STATED GOAL: Quote, with no changes, the lines that run from the top of the material to the line with "mesh.materials.append(finish)", both included.

RECORDS SUPPLIED:
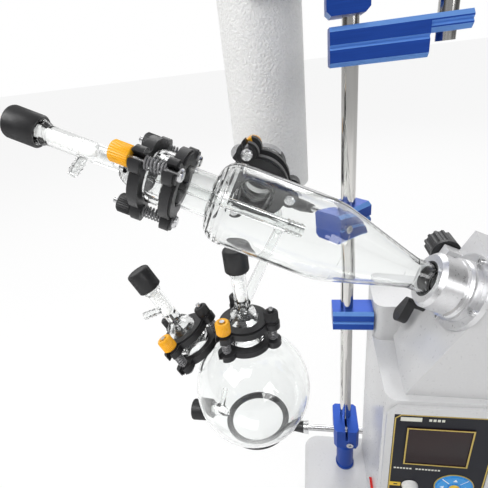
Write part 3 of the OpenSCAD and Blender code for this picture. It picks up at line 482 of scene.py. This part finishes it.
def makeFloor():
    wide = studio["floorWide"]
    mesh = bpy.data.meshes.new("benchFloor")
    corners = [(-wide, -wide, 0), (wide, -wide, 0), (wide, wide, 0), (-wide, wide, 0)]
    mesh.from_pydata(corners, [], [(0, 1, 2, 3)])
    floor = bpy.data.objects.new("benchFloor", mesh)
    bpy.context.scene.collection.objects.link(floor)
    finish, tree, shader = startFinish("benchWhite", studio["floorColour"][:3], 0.6)
    tint(tree, shader, noise(tree, 2, 2), (0.91, 0.91, 0.91), (0.94, 0.94, 0.94))
    # seen directly the bench is close to plain white; glass and metal see it lit as usual
    glow = tree.nodes.new("ShaderNodeEmission")
    mix = tree.nodes.new("ShaderNodeMixShader")
    path = tree.nodes.new("ShaderNodeLightPath")
    share = tree.nodes.new("ShaderNodeMath")
    share.operation = "MULTIPLY"
    share.inputs[1].default_value = studio["floorGlow"]
    tree.links.new(path.outputs["Is Camera Ray"], share.inputs[0])
    tree.links.new(share.outputs[0], mix.inputs["Fac"])
    tree.links.new(shader.outputs[0], mix.inputs[1])
    tree.links.new(glow.outputs[0], mix.inputs[2])
    tree.links.new(mix.outputs[0], tree.nodes["Material Output"].inputs["Surface"])
    mesh.materials.append(finish)


# Mesh helpers.
def meshPiece(name, verts, faces, slotName, body, finish=None, smooth=True):
    mesh = bpy.data.meshes.new(name)
    mesh.from_pydata([tuple(v) for v in verts], [], faces)
    mesh.validate()
    work = bmesh.new()
    work.from_mesh(mesh)
    bmesh.ops.recalc_face_normals(work, faces=work.faces)
    work.to_mesh(mesh)
    work.free()
    if smooth:
        mesh.shade_smooth()
        mesh.set_sharp_from_angle(angle=math.radians(38))
    piece = bpy.data.objects.new(name, mesh)
    bpy.context.scene.collection.objects.link(piece)
    mesh.materials.append(finish or finishes[slotName])
    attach(piece, body)
    return piece


def joinRings(rings, closedAround=True, closedAlong=False):
    # rings: lists of equally many points; returns vertices and faces of the skin between them
    verts = [p for ring in rings for p in ring]
    count = len(rings[0])
    faces = []
    steps = len(rings) if closedAlong else len(rings) - 1
    for i in range(steps):
        j = (i + 1) % len(rings)
        for k in range(count if closedAround else count - 1):
            m = (k + 1) % count
            faces.append((i * count + k, i * count + m, j * count + m, j * count + k))
    return verts, faces


def addTo(pool, verts, faces, seat=Matrix.Identity(4)):
    base = len(pool["verts"])
    pool["verts"] += [seat @ Vector(v) for v in verts]
    pool["faces"] += [tuple(i + base for i in f) for f in faces]


def newPool():
    return {"verts": [], "faces": []}


def sweep(path, radius, around=10):
    # round tube along a list of points, with flat ends
    rings = []
    side = None
    for i, p in enumerate(path):
        before = path[max(i - 1, 0)]
        after = path[min(i + 1, len(path) - 1)]
        way = (Vector(after) - Vector(before)).normalized()
        if side is None:
            side = way.orthogonal().normalized()
        side = (side - way * side.dot(way)).normalized()
        other = way.cross(side)
        rings.append([
            Vector(p) + (side * math.cos(a) + other * math.sin(a)) * radius
            for a in (2 * math.pi * k / around for k in range(around))
        ])
    verts, faces = joinRings(rings)
    faces.append(tuple(range(around))[::-1])
    last = (len(rings) - 1) * around
    faces.append(tuple(range(last, last + around)))
    return verts, faces


def extruded(outline, low, high, bevel=0.0):
    # outline: (x, y) points anticlockwise; a straight-sided solid with an optional chamfer at its top
    def at(points, z):
        return [(x, y, z) for x, y in points]
    rings = [at(outline, low), at(outline, high - bevel)]
    if bevel:
        rings.append(at(inset(outline, bevel), high))
    verts, faces = joinRings(rings)
    count = len(outline)
    faces.append(tuple(range(count))[::-1])
    last = (len(rings) - 1) * count
    faces.append(tuple(range(last, last + count)))
    return verts, faces


def inset(outline, amount):
    made = []
    count = len(outline)
    for i in range(count):
        a, b, c = Vector(outline[i - 1]), Vector(outline[i]), Vector(outline[(i + 1) % count])
        one = (b - a).normalized()
        two = (c - b).normalized()
        n1, n2 = Vector((-one.y, one.x)), Vector((-two.y, two.x))
        mean = (n1 + n2)
        if mean.length < 1e-6:
            mean = n1
        mean.normalize()
        reach = amount / max(mean.dot(n1), 0.3)
        made.append(tuple(b + mean * reach))
    return made


# Frames of the joints.
def jointOf(name):
    return next(j for j in frame["joints"] if j["name"] == name)


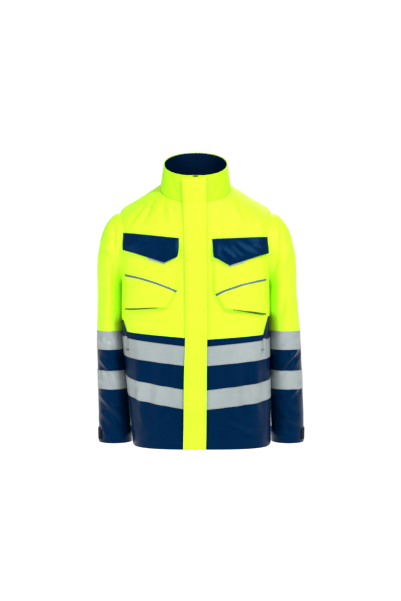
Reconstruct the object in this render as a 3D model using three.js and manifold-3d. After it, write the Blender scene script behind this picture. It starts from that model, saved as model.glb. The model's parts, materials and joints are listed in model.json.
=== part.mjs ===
// A foul weather work jacket with high-visibility panels, in the shape it has on an upright torso.
// Millimetres. While it is modelled, z = 0 is the hem, -y is the front and +x is the wearer's left.
// The finished group is shifted so that its origin is the hanging point, under the hanger loop's strap.
import * as THREE from "three";
import { mergeVertices } from "three/addons/utils/BufferGeometryUtils.js";
import Module from "manifold-3d";

const wasm = await Module();
wasm.setup();

// ---------------------------------------------------------------- driving dimensions
const neckHeight = 688; // hem to the neck seam at the side of the neck
const neckHalf = 95; // half width of the neck seam
const neckDepth = 85; // half depth of the neck seam
const neckTilt = 0.52; // rise of the neck seam from front to back, per mm
const collarHeight = 66;
const collarHalf = 86; // half width of the collar's top edge
const collarDepth = 77;
const shoulderDrop = 64; // neck point down to the shoulder tip
const chestHalf = 195; // half width just below the armhole
const shoulderHalf = chestHalf + 5;
const hemHalf = chestHalf - 8;
const hemShift = 17; // the hem hangs a little towards the wearer's left
const frontAtHem = -150; // y of the centre front line at the hem
const frontLean = 0.0608; // the centre front line leans back as it rises, per mm

const armholeRadius = 95; // of the sleeve's own end, which turns in the armhole
const armholeClear = 1.5;
const armholeY = 5;
const sleeveGap = 4; // sleeve off the side of the body
const cuffHeight = 40;
const sleeveSplit = 298; // height of the seam between the sleeve's two colours

const tape = 50; // width of the reflective bands
const upperTape = { centre: 264, side: 286 }; // top edge, at the centre front and at the side
const lowerTape = { centre: 150, side: 180 };
const sleeveTapes = [298, 190]; // top edges on the sleeve
const yokeSeam = { centre: 282, corner: 305, back: 330 };
const princess = 177; // x of the seam between front and side panel

const flapLeft = 29; // stitched edge of the storm flap, from the zip's centre
const flapRight = 33; // free edge
const flapStandoff = 3.4;
const flapThick = 2;
const zipGap = 7; // from the zip's centre to each front edge
const zipBottom = 6;
const zipTopGap = 4; // below the collar's top edge

const cloth = 2; // shell fabric with its backing
const lining = 1;
const liningDepth = 6; // lining's outer face below the shell's outer face
const skin = 1.1; // gap under anything sewn on top
const trim = 0.8; // thickness of a reflective band
const seam = 0.4; // gap that stands for a sewn seam

const pocket = {
  inner: 45, outer: 186, bottom: 351, top: 530, cutX: 28, cutZ: 46,
  under: 1.5, thickLow: 7, thickHigh: 2.2, // gap behind it, and its fullness at the bottom and the top
};
const pocketLift = { left: -4, right: 4 }; // the two chest pockets hang at slightly different heights
const pocketFlap = {
  inner: 44, outer: 187, innerTop: 542, outerTop: 551,
  innerLow: 497, outerLow: 509, tipX: 86, tipLow: 475,
  offLow: 8, offHigh: 3.2, thick: 1.6, // gap behind it at the tip and at the stitched edge
};

const loopHalf = 25; // hanger loop, half width outside
const loopTape = 2;
const loopDepth = 8;
const loopLeg = 28;
const loopBelowSeam = 18; // the strap's underside is this far below the neck seam

// ---------------------------------------------------------------- small helpers
const lerp = (a, b, t) => a + (b - a) * t;
const power = (v, p) => Math.sign(v) * Math.abs(v) ** p;
const frontLineY = (z) => frontAtHem + frontLean * z;

// A row of numbers read from a table at a height, straight between its rows.
function between(rows, key, at) {
  let i = 0;
  while (i < rows.length - 2 && at > rows[i + 1][key]) i++;
  const [low, high] = [rows[i], rows[i + 1]];
  const t = Math.min(1, Math.max(0, (at - low[key]) / (high[key] - low[key])));
  return Object.fromEntries(Object.keys(low).map((k) => [k, lerp(low[k], high[k], t)]));
}

const materials = {
  yellow: new THREE.MeshStandardMaterial({ color: 0xd9ff1f, roughness: 0.7, metalness: 0 }),
  navy: new THREE.MeshStandardMaterial({ color: 0x0a2547, roughness: 0.55, metalness: 0 }),
  lining: new THREE.MeshStandardMaterial({ color: 0x0b1c38, roughness: 0.5, metalness: 0 }),
  reflective: new THREE.MeshStandardMaterial({ color: 0xb9c2c4, roughness: 0.35, metalness: 0.3 }),
  piping: new THREE.MeshStandardMaterial({ color: 0x7e8890, roughness: 0.4, metalness: 0.2 }),
  black: new THREE.MeshStandardMaterial({ color: 0x101114, roughness: 0.8, metalness: 0 }),
  zip: new THREE.MeshStandardMaterial({ color: 0x14181f, roughness: 0.4, metalness: 0 }),
};

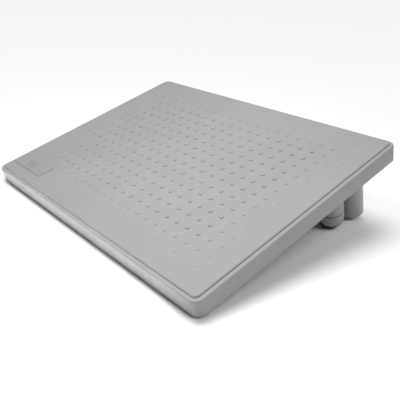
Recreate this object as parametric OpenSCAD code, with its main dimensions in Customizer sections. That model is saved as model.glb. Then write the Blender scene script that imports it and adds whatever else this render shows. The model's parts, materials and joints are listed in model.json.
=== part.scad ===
// Slant board: a moulded foot platform that lies on its front edge and is raised at the
// rear on two leg blocks. Each block has two sockets; a domed foot plugs into either one.
// Part frame: floor at z = 0, +X to the right, +Y to the rear, +Z up.
// Board frame (used inside on_board): x across, y up the slope, z square to the deck,
// with z = 0 on the rim and y = 0 at the front edge.

/* [Platform] */
// Width of the board
board_w = 450; // [410:1:480]
// Length of the board, up the slope
board_d = 330; // [328:1:360]
// Height of the side wall below the rim
board_t = 20.7; // [20:0.1:24]
// Slope of the board in degrees
tilt = 14.5; // [13:0.1:16]
// Radius of the upright corners
corner_r = 11; // [9:0.5:14]
// Rounding along the rim's outer edge
rim_edge_r = 1.8; // [1:0.1:2.5]
// Width of the flat rim round the field
shelf_w = 5; // [4:0.5:6]
// Height of the field above the rim
field_h = 2; // [1.5:0.1:2.5]
// Corner radius of the field
field_corner_r = 6.5; // [5:0.5:8]
// Thickness of the deck
deck_t = 3; // [2.5:0.1:4]
// Thickness of the side wall
wall_t = 3; // [2.5:0.1:4]

/* [Massage bumps] */
// Bumps across the board
bump_cols = 24; // [18:1:24]
// Bumps up the slope
bump_rows = 18; // [14:1:18]
// Spacing across the board
bump_pitch_x = 17.9; // [16:0.1:18]
// Spacing up the slope
bump_pitch_y = 17.3; // [16:0.1:17.5]
// Height of a full bump
bump_h = 1.3; // [0.8:0.1:1.6]
// Radius of a full bump where it meets the field
bump_r = 2.5; // [2:0.1:3]

/* [Ribs] */
// Spacing of the ribs under the deck, both ways
rib_pitch = 40; // [34:1:42]
// Thickness of a rib
rib_t = 2; // [1.6:0.1:2.4]
// How far the ribs stop short of the wall's lower edge
rib_short = 2; // [1.5:0.1:3]

/* [Name plate] */
// Width of the blank plate
plate_w = 81; // [60:1:81]
// Length of the blank plate, up the slope
plate_d = 24; // [20:1:25]
// How far the plate stands above the field
plate_proud = 0.5; // [0.3:0.1:0.8]

/* [Leg blocks] */
// Distance of the legs from the board's middle
leg_x = 190; // [180:1:192]
// Place of the front sockets, up the slope
front_socket_y = 242.5; // [236:0.5:246]
// Distance from the front sockets to the rear ones
socket_gap = 40; // [38:0.5:42]
// Outer radius of a barrel
barrel_r = 15.5; // [15:0.1:16]
// Distance of the front barrel's end below the rim
front_reach = 60; // [56:0.5:62]
// Distance of the rear barrel's end below the rim
rear_reach = 87; // [82:0.5:90]
// Radius of a socket
socket_r = 11.5; // [10:0.1:12]
// Depth of a socket
socket_depth = 34; // [30:1:35]

/* [Feet] */
// Radial clearance of a foot's stem in its socket
stem_clear = 0.06; // [0.03:0.01:0.1]
// Length of a foot's stem
stem_len = 31; // [26:1:32]
// Height of the narrow neck that shows as a seam
neck_h = 0.9; // [0.6:0.1:1.2]
// Height of the rubber tip
tip_h = 9; // [7:0.5:10]

/* [Front pads] */
// Length of a pad across the board
pad_w = 90; // [60:1:100]
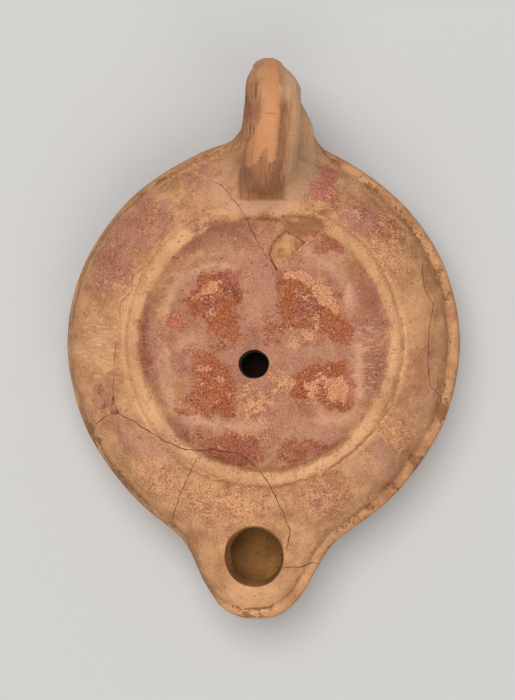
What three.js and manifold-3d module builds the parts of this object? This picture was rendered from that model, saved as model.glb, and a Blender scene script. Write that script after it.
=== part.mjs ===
// A mould-made terracotta oil lamp of Roman imperial type. A round, hollow body carries a sunken discus
// with a worn relief of four leaves, a short rounded nozzle towards -Y, and an upright pierced ring
// handle towards +Y. It is one piece of fired clay, mended from sherds, with one small sherd sunk in its
// place. Millimetres, +Z up, origin at the centre of the flat base.
import * as THREE from "three";
import { mergeVertices } from "three/addons/utils/BufferGeometryUtils.js";
import Module from "manifold-3d";

const wasm = await Module();
wasm.setup();

const { clamp, lerp, smoothstep, degToRad } = THREE.MathUtils;

// Body
const BODY_RADIUS = 40; // the widest line, in the lower mould half
const GIRTH_HEIGHT = 14; // height of that line
const BASE_RADIUS = 20;
const BASE_DISC_RADIUS = 17.6; // middle of the base, inside its ring groove
const SEAM_RADIUS = 38.2; // upper mould half where it meets the lower one
const SEAM_HEIGHT = 17.2;
const MOULD_SLIP = -0.9; // the upper mould half sits this far towards -X
const BODY_SEGMENTS = 88;
const NOZZLE_CROWDING = 0.5; // draws the body's segments together at the nozzle

// Discus and the ridge around it
const RIDGE_OUTER_RADIUS = 28.1; // groove between ridge and shoulder
const RIDGE_INNER_RADIUS = 24.6;
const RIDGE_HEIGHT = 26.2;
const DISCUS_RADIUS = 18.5; // foot of the discus's sloping wall
const DISCUS_HEIGHT = 22.4;
const DISCUS_DISH = 0.4; // the discus floor is this much lower at its centre
const DISCUS_OVAL = 0.025; // longer along Y and shorter along X by this share

// Relief of four leaves
const LEAF_REACH = 13.2; // from the discus centre to a leaf's middle
const LEAF_SPREAD = 40; // degrees of each leaf's middle above or below the X axis
const LEAF_LENGTH = 6.6; // half length, along the line from the centre
const LEAF_WIDTH = 6; // half width
const LEAF_HEIGHT = 0.9;

// Nozzle
const NOZZLE_REACH = 15.8; // beyond the body's circle
const NOZZLE_HALF_ANGLE = 14.5; // degrees, seen from the body's centre
const FLARE_HALF_ANGLE = 33; // degrees, of the soft join between nozzle and body
const FLARE_SHARE = 0.24;
const NOZZLE_TURN = -1.9; // degrees, the nozzle points a little towards -X
const NOZZLE_LIFT = 2;
const WICK_HOLE = { x: -1.7, y: -42.8, radius: 6.2 };
const FILLING_HOLE = { x: -2, y: -4.2, radius: 3.2 };

// Hollow
const FLOOR = 4;
const ROOF = 3.4;
const HOLLOW_RADIUS = 35.2;
const HOLLOW_SEGMENTS = 60;
const HOLLOW_NOZZLE_HALF_ANGLE = 12; // narrower than outside, which keeps the side walls thick

// Handle: a ring standing in the YZ plane, its lower front sunk in the shoulder
const RING_Y = 42.2;
const RING_HEIGHT = 27;
const RING_SEGMENTS = 40;
// Shift towards +X for each millimetre above the ring's axis, and for each one back from it
const RING_LEAN = { perHeight: 0.08, perLength: 0.05 };
// Shares of the half widths on each side
const RING_FLANKS = { left: 0.78, leftFoot: 0.64, right: 1.17, rightFoot: 1.45, rightBack: 0.9 };
// The wall swells below the handle, a little more on +X
const SWELL = { reach: 2, halfAngle: 22, turn: -2 };
const HANDLE_SECTION = [
  // distance from the ring's axis, half width in the loop, half width at the foot
  [4.6, 3.2, 4.6],
  [5.3, 4.5, 6],
  [7.2, 5.4, 7],
  [9.6, 5.2, 6.9],
  [11.3, 4.3, 6.2],
  [12.1, 3, 5.6], // the rib starts here
  [13, 2.2, 4.6],
  [13.6, 0.9, 2.6],
];

// Lost sherd in the discus, with a flake of clay left sunk in it
const LOSS = { floor: 21.1, corners: [[2.6, 14.2], [8.8, 20], [4.4, 22.4], [0.8, 18.6]] };
const SLIT_WIDTH = 0.8; // open right through, along the loss's left edge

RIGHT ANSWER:
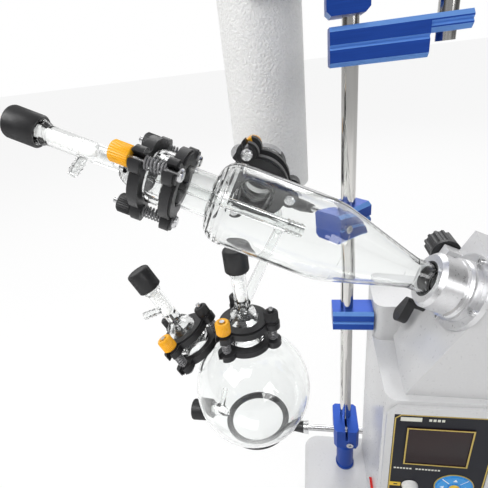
Write part 3 of the OpenSCAD and Blender code for this picture. It picks up at line 482 of scene.py. This part finishes it.
def makeFloor():
    wide = studio["floorWide"]
    mesh = bpy.data.meshes.new("benchFloor")
    corners = [(-wide, -wide, 0), (wide, -wide, 0), (wide, wide, 0), (-wide, wide, 0)]
    mesh.from_pydata(corners, [], [(0, 1, 2, 3)])
    floor = bpy.data.objects.new("benchFloor", mesh)
    bpy.context.scene.collection.objects.link(floor)
    finish, tree, shader = startFinish("benchWhite", studio["floorColour"][:3], 0.6)
    tint(tree, shader, noise(tree, 2, 2), (0.91, 0.91, 0.91), (0.94, 0.94, 0.94))
    # seen directly the bench is close to plain white; glass and metal see it lit as usual
    glow = tree.nodes.new("ShaderNodeEmission")
    mix = tree.nodes.new("ShaderNodeMixShader")
    path = tree.nodes.new("ShaderNodeLightPath")
    share = tree.nodes.new("ShaderNodeMath")
    share.operation = "MULTIPLY"
    share.inputs[1].default_value = studio["floorGlow"]
    tree.links.new(path.outputs["Is Camera Ray"], share.inputs[0])
    tree.links.new(share.outputs[0], mix.inputs["Fac"])
    tree.links.new(shader.outputs[0], mix.inputs[1])
    tree.links.new(glow.outputs[0], mix.inputs[2])
    tree.links.new(mix.outputs[0], tree.nodes["Material Output"].inputs["Surface"])
    mesh.materials.append(finish)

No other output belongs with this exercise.